Os dados da Pesquisa Pecuária Municipal do IBGE sobre os rebanhos bovinos de Mato Grosso e Mato Grosso do Sul nas últimas décadas e as informações do Inpe (Instituto Nacional de Pesquisas Espaciais) sobre os focos de calor no bioma Pantanal não indicam que haja correlação entre uma coisa e outra.
Segundo os técnicos, há pelo menos dois problemas com a teoria do "boi bombeiro".
O primeiro é que o rebanho bovino no Pantanal está crescendo nos últimos anos, ao invés de diminuir. Outra questão é que há no Pantanal uma substituição das pastagens naturais — que fazem parte do bioma — por pastagens plantadas, com espécies de capim estranhas ao ecossistema.
"Essas pastagens plantadas (com espécies exóticas) não têm a mesma dinâmica (em relação ao fogo) que as pastagens naturais. E a interface delas junto ao fogo é que pode explicar melhor o que está acontecendo lá", diz o engenheiro florestal e coordenador do projeto Mapbiomas, Tasso Azevedo.
Para o biólogo André Luiz Siqueira, que tem sido determinante para as queimadas na região é o clima — e não a criação de gado ou as áreas de preservação.
"O que existe (da parte das autoridades) é um desconhecimento completo do que se passa no Pantanal.

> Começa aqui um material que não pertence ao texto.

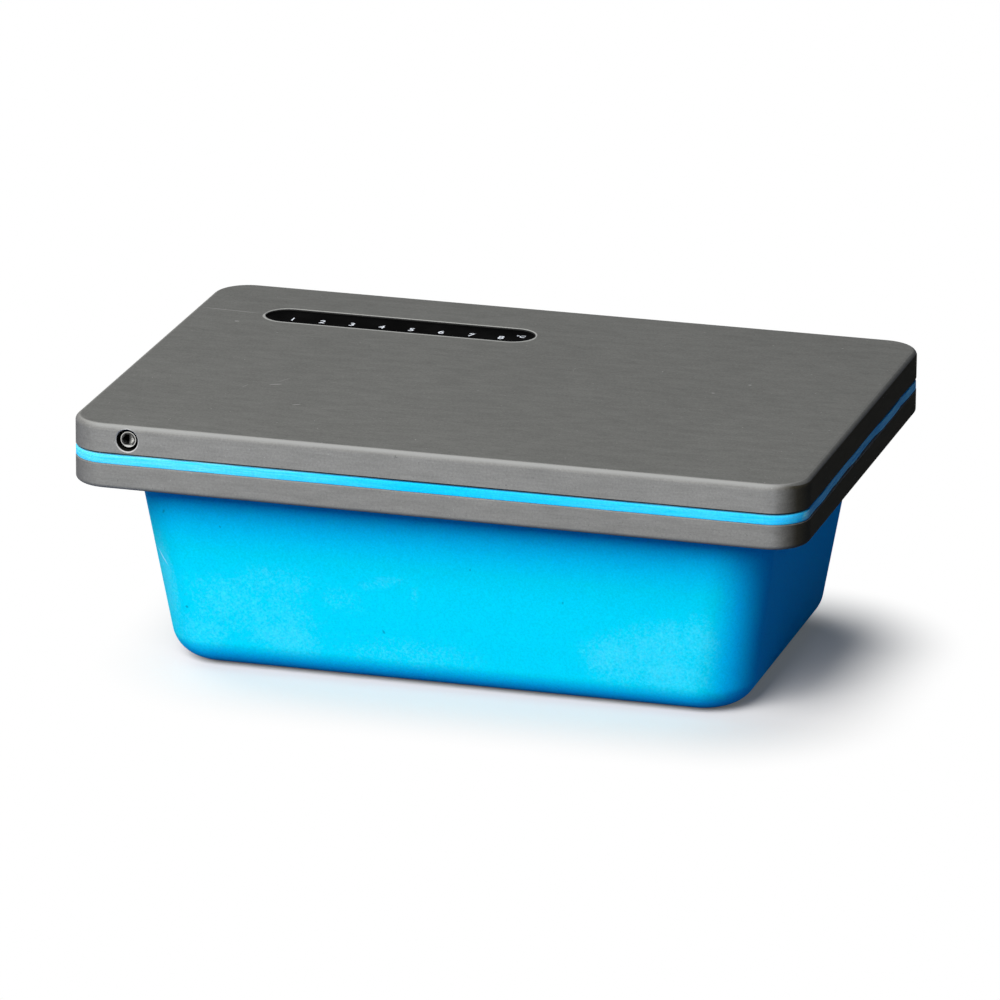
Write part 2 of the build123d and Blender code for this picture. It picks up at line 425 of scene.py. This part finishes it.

O ciclo hidrológico é o que rege o que se passa naquele ambiente. (...) Estamos tendo eventos climáticos extremos nos últimos dois anos, que têm agravado a situação", afirma.
"Quando se tem cheias regulares ou boas, milhares de hectares são inundados e seguram durante muito tempo o fogo que é feito pelos proprietários rurais. Por não termos isso, é óbvio que se expandiu o fogo. De uma forma que não teve como segurar, porque o Pantanal estava seco", diz Siqueira, que é presidente da Ecoa, uma organização não governamental.
"Então esse é o principal ponto. Nós não tivemos o período úmido e chuvoso para fazer a queima prescrita (...). E outra: não foi feita, também, por falta de recursos (inclusive do governo federal). Então todo o trabalho de prevenção e controle começou em junho de 2020, no auge já das secas", sustenta.